Again, we were all young. Erik was starting to get more serious about college. His dad kept being in Erik's ear about it, and Erik's like, "Yeah, I gotta go to college, okay." And at the same time, again that disillusionment that we were feeling was simmering.

So we played a show in New Jersey, maybe. We were playing Boston the next day, and Erik just announced, "Tomorrow's gonna be our last show." [Laughs] And Nick and I were just like, "What the fuck?" We weren't ready for it, but I had the feeling that it was coming. It was August, right before 9/11 happened actually. So Presents was only a couple months old. But Erik felt the need. He had to do what he had to do.

I was mad at him for a couple years, actually. 'Cause it just pulled the rug out from under me. The band was really all I had. I hadn't gone to college yet, I didn't go to college until I was 26. It was the thing that kept me grounded, kept me safe. I was really hurt by it, and I think Nick was too.

We played our last show at The Middle East in Boston, and we played with this really great band called The World/Inferno Friendship Society. I tried to enjoy the show. I remember Nick got kinda drunk and played the songs really sloppy, and I was just like, ugh. I wanted to go out playing the best show we'd ever played, and it was a pretty mediocre show. I was sad. I was hurt for years. I felt really, really bummed about it. I mean, it's part of why I just turned that world off and didn't follow it, didn't pay attention.

Erik went to school and did his thing, moved to New York. And maybe five or six years later, he reached out and we reignited our friendship, and we talked about it. He apologized, and I was like, "It's okay, man." And we stayed close, we would talk all the time. Then maybe a few years later, I started putting it in his ear, like, "Why don't you write a song? See how it feels?" It took a lot of me chipping away at him, but I always wanted to get back together and just pick up where we left off. 'Cause the three of us together, there's a magic that we have. We just connect on such a deep level. We're brothers, the three of us, and we're that before anything else. We have each other's backs, and we feel safer when we're together. I guess that's why I felt hurt also.

HOW DID IT FEEL TO GET BACK INTO JEROMES DREAM MODE WHEN YOU GOT BACK TOGETHER?
So we were in three different places when we got back. Erik was in L.A. at the time, and Nick is still in Connecticut. So it was really hard and stressful to get together. We always felt rushed. I mean, we wrote that LP in a very short time. There was no in the room, hashing things out. Erik would write stuff in L.A., and then he would just record it on his phone and send us these little demos, and we would just learn what he had written. I think we got together maybe three times before we recorded. So it was really hard, we weren't able to really let things happen organically the way that we had previously. Responsibilities of life, jobs and parenthood for me made it really hard.

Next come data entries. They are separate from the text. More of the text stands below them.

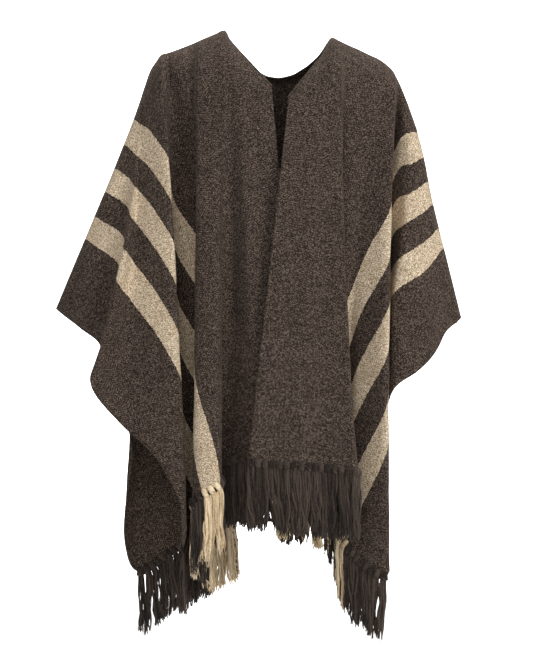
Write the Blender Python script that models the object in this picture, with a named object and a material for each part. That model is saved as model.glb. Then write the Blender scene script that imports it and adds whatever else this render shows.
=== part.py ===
"""Andean poncho of the open-fronted kind, worn and hollow, its front towards -Y.

Two loom widths hang from the shoulders over both arms. They are joined along the
centre back, left open down the front, and end in knotted tassels.
"""

import math
from collections import namedtuple

import bpy
import numpy as np

# The cloth
WALL = 0.002
GAP = 0.0003
SEAT = 0.0004  # how far the knots and the neck binding stand off the cloth's edge
HALF_WIDTH = 0.72
NECK_HALF = 10.4  # centimetres of shoulder line from the centre to the side of the neck
BINDING_WIDTH = 0.0045
BINDING_THICKNESS = 0.0032

# The fringe
TASSEL_PITCH = 0.0127
KNOT_ROW_HEIGHT = 0.006
KNOT_ROW_THICKNESS = 0.003
TASSEL_LENGTH = 0.118
TASSEL_WIDTH = 0.0098
TASSEL_DEPTH = 0.0066
TASSEL_TIP = 0.7
TASSEL_VARIES = 0.05
TASSEL_BEAT = 2.4
KNOT_SHARE = 0.18
MOST_OF_PITCH = 0.8

# How finely the panels are divided
PARTS = 3
BEND_STEPS = 16
LEVELS = (0.018, 0.05, 0.09, 0.14, 0.2, 0.31, 0.45, 0.62, 0.8, 1.0)

# How the curves run: the most of a short fall that its bend takes, and how
# quickly the neck edge drops away from the side of the neck.
MOST_BEND = 0.6
FRONT_NECK_CURVE = 0.85
BACK_NECK_CURVE = 0.8
NECK_MIDDLE = (0.0, -0.01, 0.0)

WOOL = (0.052, 0.041, 0.034, 1.0)
TRIM = (0.045, 0.036, 0.03, 1.0)
YARN = (0.036, 0.03, 0.026, 1.0)
ROUGHNESS = 0.95

CM = 0.01

# Where the shoulder and arm hold the cloth: the line that it bends over,
# as centimetres along the cloth from the centre, and a place in space.
Rest = namedtuple("Rest", "along x y z")
LEFT_REST = (
    Rest(10.4, 10.2, 0.0, -0.6),
    Rest(15.7, 15.0, 0.3, -2.6),
    Rest(21.1, 19.9, 0.4, -5.0),
    Rest(23.3, 21.4, 0.3, -6.6),
    Rest(25.5, 22.6, 0.2, -8.5),
    Rest(29.5, 24.1, 0.0, -12.2),
    Rest(35.3, 26.1, 0.0, -17.6),
    Rest(49.8, 29.1, 0.0, -31.8),
    Rest(72.0, 34.4, 0.0, -53.0),
)
RIGHT_REST = (
    Rest(10.4, -10.2, 0.0, 0.8),
    Rest(16.0, -15.6, 0.3, -1.4),
    Rest(20.9, -19.9, 0.4, -3.0),
    Rest(24.1, -22.7, 0.3, -4.5),
    Rest(27.0, -24.1, 0.2, -7.1),
    Rest(35.8, -26.9, 0.0, -15.4),
    Rest(50.0, -32.3, 0.0, -29.0),
    Rest(72.0, -41.7, 0.0, -51.3),
)

# How far the chest, back and arm hold the cloth off that line before it falls,
# and how far below the line it starts to fall. The left front lies over the right.
Bend = namedtuple("Bend", "along left_front right_front back drop")
BENDS = (
    Bend(0.0, -13.9, -12.2, 12.0, 9.0),
    Bend(10.4, -12.0, -11.2, 11.5, 13.0),
    Bend(11.5, -11.6, -11.0, 11.3, 12.7),
    Bend(12.9, -9.6, -10.7, 11.0, 12.3),
    Bend(14.3, -8.8, -10.4, 10.8, 12.0),
    Bend(15.1, -8.5, -10.2, 10.6, 11.7),
    Bend(16.4, -8.3, -7.8, 10.3, 11.3),
    Bend(18.8, -8.1, -6.8, 9.6, 10.2),
    Bend(21.2, -7.9, -6.5, 8.3, 9.0),
    Bend(22.0, -7.8, -7.6, 7.8, 8.4),
    Bend(22.9, -7.7, -9.0, 7.2, 7.6),
    Bend(23.6, -7.6, -8.6, 6.8, 7.0),
    Bend(25.6, -2.4, -7.0, 6.2, 6.6),
    Bend(28.4, -4.0, -5.3, 5.5, 6.2),
    Bend(29.5, -4.7, -4.8, 5.2, 6.0),
    Bend(37.0, -5.2, -4.6, 5.0, 6.0),
    Bend(50.0, -4.5, -4.5, 4.8, 6.0),
    Bend(66.0, -3.0, -3.0, 3.2, 4.0),
    Bend(72.0, -1.0, -1.0, 1.0, 1.5),
)

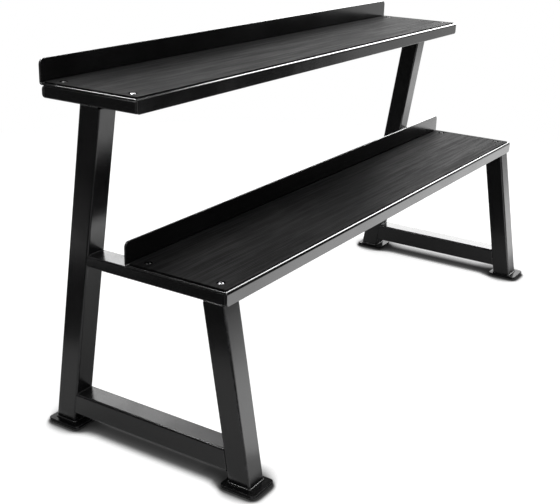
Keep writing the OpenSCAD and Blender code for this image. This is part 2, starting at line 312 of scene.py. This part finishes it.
def addCards(setup):
    for name, card in setup.items():
        bm = bmesh.new()
        ends = [bm.verts.new(card[key]) for key in ("from", "to")]
        pullEdges(bm, [bm.edges.new(ends)], card["sweep"])
        sheet = meshObject(name, bm)
        material, _, shader = startMaterial(name)
        makeMatte(shader, card["tone"], 1.0)
        sheet.data.materials.append(material)
        for ray in ("camera", "diffuse", "shadow", "transmission"):
            setattr(sheet, "visible_" + ray, False)


addCamera(cameraSetup)
addFloor(floorSetup)
addWorld(worldSetup)
addLamps(lampSetup)
addCards(cardSetup)
bpy.context.scene.view_settings.view_transform = "Standard"
print("rack: studio ready")


# shared surface effects, as node groups that take coordinates and values and give masks and heights

def newGroup(name, values, masks):
    group = bpy.data.node_groups.new(name, "ShaderNodeTree")
    group.interface.new_socket("Vector", in_out="INPUT", socket_type="NodeSocketVector")
    for way, labels in (("INPUT", values), ("OUTPUT", masks)):
        for label in labels:
            group.interface.new_socket(label, in_out=way, socket_type="NodeSocketFloat")
    return group, group.nodes.new("NodeGroupInput").outputs, group.nodes.new("NodeGroupOutput").inputs


def blendParts(tree, parts):  # the sum of values, each taken times its share
    total = None
    for value, share in parts:
        part = mathNode(tree, "MULTIPLY", value, share)
        total = part if total is None else mathNode(tree, "ADD", total, part)
    return total


def markedShare(tree):  # 1 on the faces that a piece has marked as worn, and on the bolts as painted shade, 0 on the others
    node = tree.nodes.new("ShaderNodeAttribute")
    node.attribute_name = "wearOrShadeShare"
    return node.outputs["Fac"]


coatGrainSetup = {"fineShare": 0.3, "broadShare": 0.7, "patchScale": 7.0}


def makeCoatGrain(spec):  # the fine orange peel of a baked powder coat
    group, start, end = newGroup("coatGrain", ("Grain", "Peel"), ("Height", "Patches"))
    fine = noiseNode(group, start["Vector"], start["Grain"], detail=1.0)
    broad = noiseNode(group, start["Vector"], start["Peel"], detail=1.5)
    height = blendParts(group, ((fine, spec["fineShare"]), (broad, spec["broadShare"])))
    patches = noiseNode(group, start["Vector"], spec["patchScale"], detail=3.0, rough=0.6)
    group.links.new(height, end["Height"])
    group.links.new(patches, end["Patches"])
    return group


edgeWearSetup = {"from": 0.2, "holesLow": 0.42, "holesHigh": 0.62}


def makeEdgeWear(spec):  # coat rubbed thin and paler along outside corners
    group, start, end = newGroup("edgeWear", ("Breakup",), ("Mask",))
    edge = rampNode(group, markedShare(group), spec["from"], 1.0)
    noise = noiseNode(group, start["Vector"], start["Breakup"], detail=3.0, rough=0.6)
    broken = rampNode(group, noise, spec["holesLow"], spec["holesHigh"])
    group.links.new(mathNode(group, "MULTIPLY", edge, broken), end["Mask"])
    return group


dustVeilSetup = {"slope": 0.4, "cloudLow": 0.35, "cloudHigh": 0.75}


def makeDustVeil(spec):  # light dust that settles on what faces up
    group, start, end = newGroup("dustVeil", ("Spread",), ("Mask",))
    shape = group.nodes.new("ShaderNodeNewGeometry")
    parts = group.nodes.new("ShaderNodeSeparateXYZ")
    group.links.new(shape.outputs["Normal"], parts.inputs[0])
    level = rampNode(group, parts.outputs["Z"], spec["slope"], 1.0)
    noise = noiseNode(group, start["Vector"], start["Spread"], detail=4.0, rough=0.6)
    cloud = rampNode(group, noise, spec["cloudLow"], spec["cloudHigh"])
    group.links.new(mathNode(group, "MULTIPLY", level, cloud), end["Mask"])
    return group


matRibsSetup = {"flank": 0.6, "broadStreaks": (3.5, 110.0, 1.0), "fineStreaks": (9.0, 380.0, 1.0),
                "gritScale": 1400.0, "gritShare": 0.35}


def makeMatRibs(spec):  # fine ribs and soft streaks that run along the shelf
    group, start, end = newGroup("matRibs", ("Pitch",), ("Height", "Streaks"))
    parts = group.nodes.new("ShaderNodeSeparateXYZ")
    group.links.new(start["Vector"], parts.inputs[0])
    turns = mathNode(group, "DIVIDE", parts.outputs["Y"], start["Pitch"])
    wave = mathNode(group, "SINE", mathNode(group, "MULTIPLY", turns, math.tau))
    ribs = rampNode(group, wave, -spec["flank"], spec["flank"])
    streaks = []
    for key in ("broadStreaks", "fineStreaks"):
        stretched = stretchNode(group, start["Vector"], spec[key])
        streaks.append((noiseNode(group, stretched, 1.0, detail=3.0, rough=0.6), 0.5))
    grit = noiseNode(group, start["Vector"], spec["gritScale"], detail=2.0, rough=0.6)
    height = mathNode(group, "ADD", ribs, mathNode(group, "MULTIPLY", grit, spec["gritShare"]))
    group.links.new(height, end["Height"])
    group.links.new(blendParts(group, streaks), end["Streaks"])
    return group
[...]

But when we would get in the room together, it was like somebody flips a switch. It was like … [Sighs], you know? 'This is what we've been missing for almost twenty years.' The first time we played, actually, we were in L.A., and it was just glorious. Glorious.

It feels right. This is my family just as much as my wife and my son are. It just feels incredible. Even now, it feels incredible when we get in the room. I have no plans to stop any time soon. It makes me feel whole again. There's a big piece of me that was missing, I just felt empty for a long time, and now I feel whole again. And my wife even said it, she's like, 'I can see the change in you. You just seem like a more complete person'.

jeromes-dream-by-michael_lamertz-7-orig.jpg, Michael Lamertz
photograph by Michael Lamertz

DO YOU HAVE ANY NEW STUFF IN THE WORKS? WHAT ARE YOUR FUTURE PLANS?
We've got one and a half new songs. I just wrote lyrics for the complete song yesterday. The song is so heartbreaking to me. Last month, there was a little kid, his name is Aiden Leos. His mom was taking him to school. The kid's in kindergarten. And somebody cut her off while she was driving, and she made a hand gesture at the driver, and the car got behind her and shot into the car, and they hit the kid. And the kid died. And I've just been carrying that with me. It just crushed me.

So that's where my head has been for the last couple weeks, I just keep thinking about that. So I wrote about it yesterday. Musically, the song just has the most beautiful ending. It's really pretty, clean guitars. But the middle of it is really heavy. It's gonna be really challenging for me to do it live, just because of the feeling of this poor little kid. There's gonna be a lot of that, I think. 'Cause I just think about how people just hurt each other so much all the time, whether they mean to or not. I try to find the positive out of all that hurt. I'm trying to find a silver lining.

So that's where I am with my head. We're gonna write over the next few months. We're looking to do about 18 to 20 minutes of material, so maybe another 10 inch. We hope to return to playing live soon. I think I'm more excited about it than the other guys are. They're still a little bit nervous about getting into a room with a bunch of sweaty kids.

But I miss that energy of playing live, just feeling people up against me, and the conversations after with the kids. It's so interesting, the conversations that we had when we were on tour — people were coming up to us, like, "Thank you for getting back together," and "I got into you after you broke up." It really meant a lot to have those conversations. So yeah, I'm looking forward to that again. But we're taking our time writing right now, and it feels good 'cause we're able to hash things out. But it's exciting, it feels great to be back after missing it for this whole year.